One of the most important factors to consider when renting a house is if your lessor is easy to work with. After all, you will have to deal with this person for the entire time that you stay at your new place. For instance, assuming that you have been able to pay all of your dues each month without a problem, would your landlord consider giving you a short extension if you happened to be late on a particular payment due to some circumstances beyond your control?

According to an article by Brittany Foster on Law Depot, most landlords who are accommodating do not mind giving you a little leeway. After all, it is in their best interests to keep a tenant that is responsible and courteous most of the time rather than kick them out and replace them with a troublesome tenant who is rude and misses every single payment. This is a headache that most decent lessors would want to avoid at all costs, as good tenants can be hard to come by, and it is not worth letting go of them all because of a one-time tiny mistake that they could not avoid no matter how much they tried.

Do You Feel Respected by the Lessor?

During your initial meeting with the landlord, it is important to check for signs of whether or not they look down on you as a possible tenant. After all, they are trying to get people to rent our their property, so they must treat you with respect no matter how many questions you have or how many times you ask to clarify something in the contract.
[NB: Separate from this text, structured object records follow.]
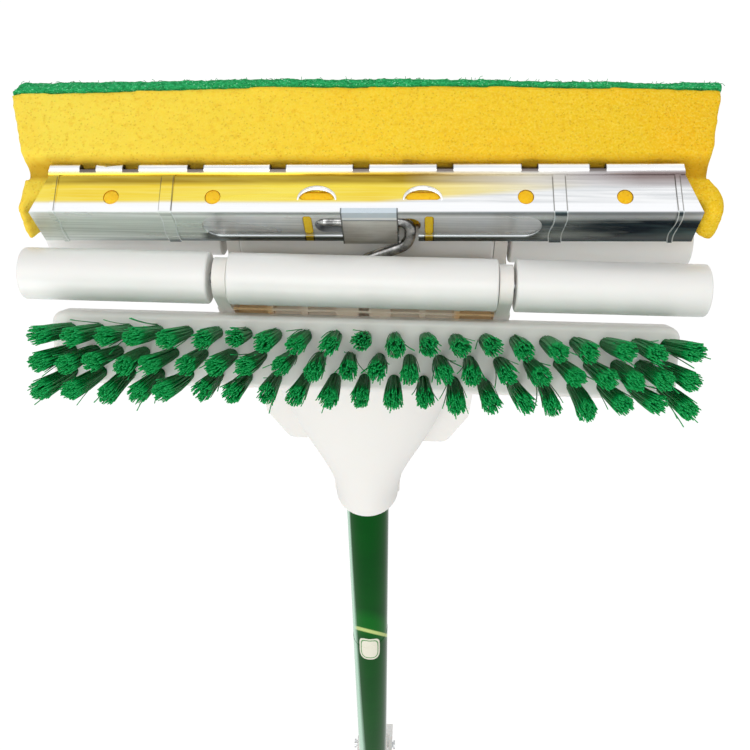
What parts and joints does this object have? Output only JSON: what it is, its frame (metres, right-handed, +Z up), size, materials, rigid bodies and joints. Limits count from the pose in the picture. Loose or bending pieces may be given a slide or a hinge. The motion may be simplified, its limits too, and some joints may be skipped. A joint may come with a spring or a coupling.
{
  "type": "roller sponge mop",
  "caption": "Hand mop with a turned-out sponge refill in a steel clamp, squeeze rollers, a bristle scrub brush, a fan-shaped head and a straight tube handle with a pull lever.",
  "frame": {"origin": "on the handle axis at the end face of the end cap", "axes": "+Z up the handle to the head, -Y the side the brush faces, +X to the right seen from the brush side"},
  "size_m": [0.265, 0.1626, 1.3041],
  "materials": {
    "green_paint": "glossy enamel on steel tube",
    "white_plastic": "satin moulded plastic",
    "white_roller": "smooth moulded plastic",
    "white_lever": "satin moulded plastic",
    "zinc_sheet": "zinc-plated pressed sheet",
    "steel_wire": "bright drawn wire",
    "bristle_green": "polypropylene filament",
    "sponge_yellow": "open-cell sponge",
    "pad_green": "non-woven scouring pad",
    "label_film": "printed film",
    "grip_rubber": "soft ribbed grip"
  },
  "bodies": {
    "handle_and_head": {"handle_tube": "green_paint", "end_cap": "white_plastic", "hand_grip": "grip_rubber", "label_sleeve": "label_film", "front_shell": "white_plastic", "rear_shell": "white_plastic", "shell_screws": "steel_wire", "roller_frame": "white_plastic", "rod_guide": "white_plastic", "front_axle": "steel_wire", "rear_axle": "steel_wire", "axle_caps": "white_plastic", "brush_block": "white_plastic", "brush_screws": "steel_wire", "bristles_upper_row": "bristle_green", "bristles_middle_row": "bristle_green", "bristles_lower_row": "bristle_green", "lever_bracket": "white_plastic", "lever_pivot": "steel_wire"},
    "pull_hook": {"hook_rod": "steel_wire", "rod_coupler": "white_plastic", "pull_rod": "steel_wire", "rod_slider": "white_plastic", "cross_pin": "steel_wire"},
    "refill": {"clamp_channel": "zinc_sheet", "clamp_clip": "zinc_sheet", "sponge": "sponge_yellow", "scrub_pad": "pad_green"},
    "lever": {"lever": "white_lever"},
    "front_roller_left": {"front_roller_left": "white_roller"},
    "front_roller_centre": {"front_roller_centre": "white_roller"},
    "front_roller_right": {"front_roller_right": "white_roller"},
    "rear_roller_left": {"rear_roller_left": "white_roller"},
    "rear_roller_centre": {"rear_roller_centre": "white_roller"},
    "rear_roller_right": {"rear_roller_right": "white_roller"}
  },
  "joints": [
    {"name": "hook_slide", "type": "slide", "parent": "handle_and_head", "child": "pull_hook", "axis": [0, 0, 1], "range_m": [0, 0.016]},
    {"name": "lever_hinge", "type": "hinge", "parent": "handle_and_head", "child": "lever", "pos_m": [0, 0.033, 0.618], "axis": [-1, 0, 0], "range_deg": [0, 25.08]},
    {"name": "refill_tilt", "type": "hinge", "parent": "pull_hook", "child": "refill", "pos_m": [0, -0.003, 1.2678], "axis": [0.9996, 0, 0.0297], "range_deg": [0, 75.8]},
    {"name": "front_roller_left_spin", "type": "hinge", "parent": "handle_and_head", "child": "front_roller_left", "pos_m": [0, -0.017, 1.25], "axis": [1, 0, 0], "continuous": true},
    {"name": "front_roller_centre_spin", "type": "hinge", "parent": "handle_and_head", "child": "front_roller_centre", "pos_m": [0, -0.017, 1.25], "axis": [1, 0, 0], "continuous": true},
    {"name": "front_roller_right_spin", "type": "hinge", "parent": "handle_and_head", "child": "front_roller_right", "pos_m": [0, -0.017, 1.25], "axis": [1, 0, 0], "continuous": true},
    {"name": "rear_roller_left_spin", "type": "hinge", "parent": "handle_and_head", "child": "rear_roller_left", "pos_m": [0, 0.0154, 1.2454], "axis": [1, 0, 0], "continuous": true},
    {"name": "rear_roller_centre_spin", "type": "hinge", "parent": "handle_and_head", "child": "rear_roller_centre", "pos_m": [0, 0.0154, 1.2454], "axis": [1, 0, 0], "continuous": true},
    {"name": "rear_roller_right_spin", "type": "hinge", "parent": "handle_and_head", "child": "rear_roller_right", "pos_m": [0, 0.0154, 1.2454], "axis": [1, 0, 0], "continuous": true}
  ],
  "couplings": [
    {"joint": "lever_hinge", "follows": "hook_slide", "rad_per_m": 27.334}
  ]
}
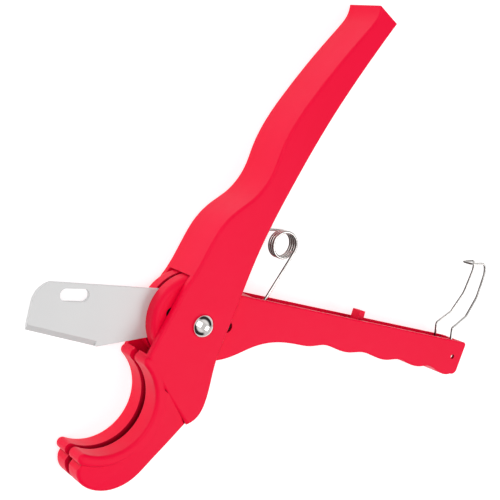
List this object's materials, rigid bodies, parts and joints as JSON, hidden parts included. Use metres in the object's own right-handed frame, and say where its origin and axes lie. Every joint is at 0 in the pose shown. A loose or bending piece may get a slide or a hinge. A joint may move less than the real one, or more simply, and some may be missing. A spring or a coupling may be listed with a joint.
{
  "type": "pipe cutter",
  "caption": "Hand-held shear cutter for plastic pipe: a flat blade on a hinged lever closes into a split hook jaw, with a torsion spring and a wire latch.",
  "frame": {"origin": "on the pivot axis, at the flat side that the tool lies on", "axes": "+Z along the pivot axis, up from the side it lies on; +X towards the lever's end; +Y towards the upper handle's tip"},
  "size_m": [0.2356, 0.1882, 0.0261],
  "materials": {
    "red_casting": "semi-gloss powder coat",
    "red_lever": "semi-gloss powder coat",
    "blade_steel": "fine ground",
    "rivet_chrome": "bright plated",
    "washer_steel": "plain",
    "screw_black": "black oxide",
    "spring_wire": "bright drawn wire",
    "bail_wire": "bright drawn wire"
  },
  "bodies": {
    "body": {"body_casting": "red_casting", "pivot_rivet": "rivet_chrome", "pivot_washer": "washer_steel"},
    "lever": {"lever_casting": "red_lever", "blade": "blade_steel", "blade_screws": "screw_black", "blade_nuts": "screw_black"},
    "spring_arm_upper": {"spring_upper": "spring_wire"},
    "spring_arm_lower": {"spring_lower": "spring_wire"},
    "bail": {"latch_bail": "bail_wire"}
  },
  "joints": [
    {"name": "lever_hinge", "type": "hinge", "parent": "body", "child": "lever", "pos_m": [0, 0, 0.0115], "axis": [0, 0, 1], "range_deg": [0, 56], "stiffness_Nm_per_rad": 0.4, "springref_deg": -20.05},
    {"name": "bail_hinge", "type": "hinge", "parent": "lever", "child": "bail", "pos_m": [0.1409, -0.0398, 0.0115], "axis": [0, 0, 1], "range_deg": [-20, 4]},
    {"name": "spring_seat", "type": "hinge", "parent": "body", "child": "spring_arm_upper", "pos_m": [0.0146, 0.037, 0.0115], "axis": [0, 0, 1], "range_deg": [0, 39]},
    {"name": "spring_coil", "type": "hinge", "parent": "spring_arm_upper", "child": "spring_arm_lower", "pos_m": [0.0466, 0.02605, 0.0115], "axis": [0, 0, 1], "range_deg": [-48, 0]}
  ],
  "couplings": [
    {"joint": "spring_seat", "follows": "lever_hinge", "ratio": 0.691},
    {"joint": "spring_coil", "follows": "lever_hinge", "ratio": -0.84}
  ]
}
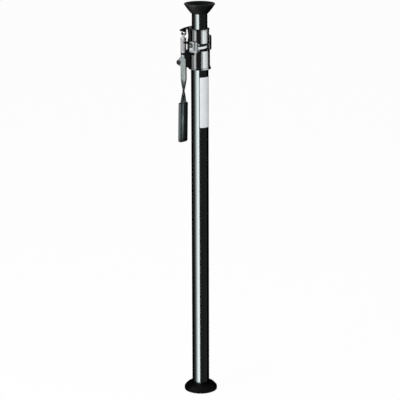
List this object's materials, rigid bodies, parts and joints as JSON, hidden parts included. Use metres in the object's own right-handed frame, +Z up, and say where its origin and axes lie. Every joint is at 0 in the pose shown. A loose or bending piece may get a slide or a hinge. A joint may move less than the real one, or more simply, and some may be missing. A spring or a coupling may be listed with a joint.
{
  "type": "floor to ceiling tension pole",
  "caption": "Telescoping black pole that wedges between floor and ceiling: rubber foot and cup, cam lever with twisted blade and grip, tilting lock plate with trigger.",
  "frame": {"origin": "middle of the floor foot's flat underside, on the tubes' axis", "axes": "+Z up along the tubes, -X towards the lever, -Y towards the release trigger"},
  "size_m": [0.1217, 0.0868, 1.0394],
  "materials": {
    "tube": "glossy black anodised",
    "casting": "satin black paint on a casting",
    "rubber": "matt moulded black rubber",
    "grip": "dark grey rubber, grooved along its corners",
    "steel": "brushed zinc-grey steel",
    "plated": "bright plated steel",
    "fastener": "blackened steel",
    "nylon": "dark moulded nylon",
    "label": "bare pale silver foil"
  },
  "bodies": {
    "base": {"floor_foot": "rubber", "foot_plug": "nylon", "outer_tube": "tube", "label_plate": "label", "lower_collar": "casting", "mouth_bush": "nylon", "collar_screw_lower": "fastener", "collar_screw_upper": "fastener", "pivot_pin": "fastener", "pivot_clip": "fastener"},
    "lever": {"lever_bar": "steel", "lever_bush": "nylon", "lever_grip": "grip"},
    "carriage": {"upper_collar": "casting", "carriage_bush_lower": "nylon", "carriage_bush_upper": "nylon", "link_eye": "plated", "link_pin": "fastener", "link_clip": "fastener", "link_barrel": "steel", "lock_nut": "fastener", "cam_shoe": "plated", "plate_spring": "fastener"},
    "lock": {"lock_plate": "plated", "release_trigger": "plated"},
    "mast": {"inner_tube": "tube", "slider_sleeve": "nylon", "top_plug": "nylon", "ceiling_cup": "rubber", "cup_washer": "plated", "cup_screw": "fastener"}
  },
  "joints": [
    {"name": "lever_swing", "type": "hinge", "parent": "base", "child": "lever", "pos_m": [-0.071, 0, 0.8789], "axis": [0, 1, 0], "range_deg": [0, 90]},
    {"name": "carriage_slide", "type": "slide", "parent": "base", "child": "carriage", "axis": [0, 0, 1], "range_m": [-0.01351, 0]},
    {"name": "plate_tip", "type": "hinge", "parent": "carriage", "child": "lock", "pos_m": [0, 0.031, 0.9351], "axis": [-1, 0, 0], "range_deg": [0, 8], "stiffness_Nm_per_rad": 0.8, "springref_deg": -11.46, "deforming": ["plate_spring"]},
    {"name": "mast_slide", "type": "slide", "parent": "carriage", "child": "mast", "axis": [0, 0, 1], "range_m": [-0.03, 0.66]}
  ],
  "couplings": [
    {"joint": "carriage_slide", "follows": "lever_swing", "m_per_rad": -0.0086}
  ]
}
In fact, taking the time to observe a lessor’s tone of voice, body language, and facial expressions are a way to gauge just how much they actually respect you and any other potential lessees they may have.

If you sense any discomfort, condescending tones of voice, or even the tiniest signs of disrespect, consider these red flags about the lessors’ attitudes and move on to the next one.

Does Your Lessor Blame You for Everything?

According to Brene Brown, blaming others for all kinds of problems is one way in which people try to release any pain or discomfort that they are feeling. After all, when you point the finger at somebody else, you would be washing your hands of the problem and would not have to deal with it anymore.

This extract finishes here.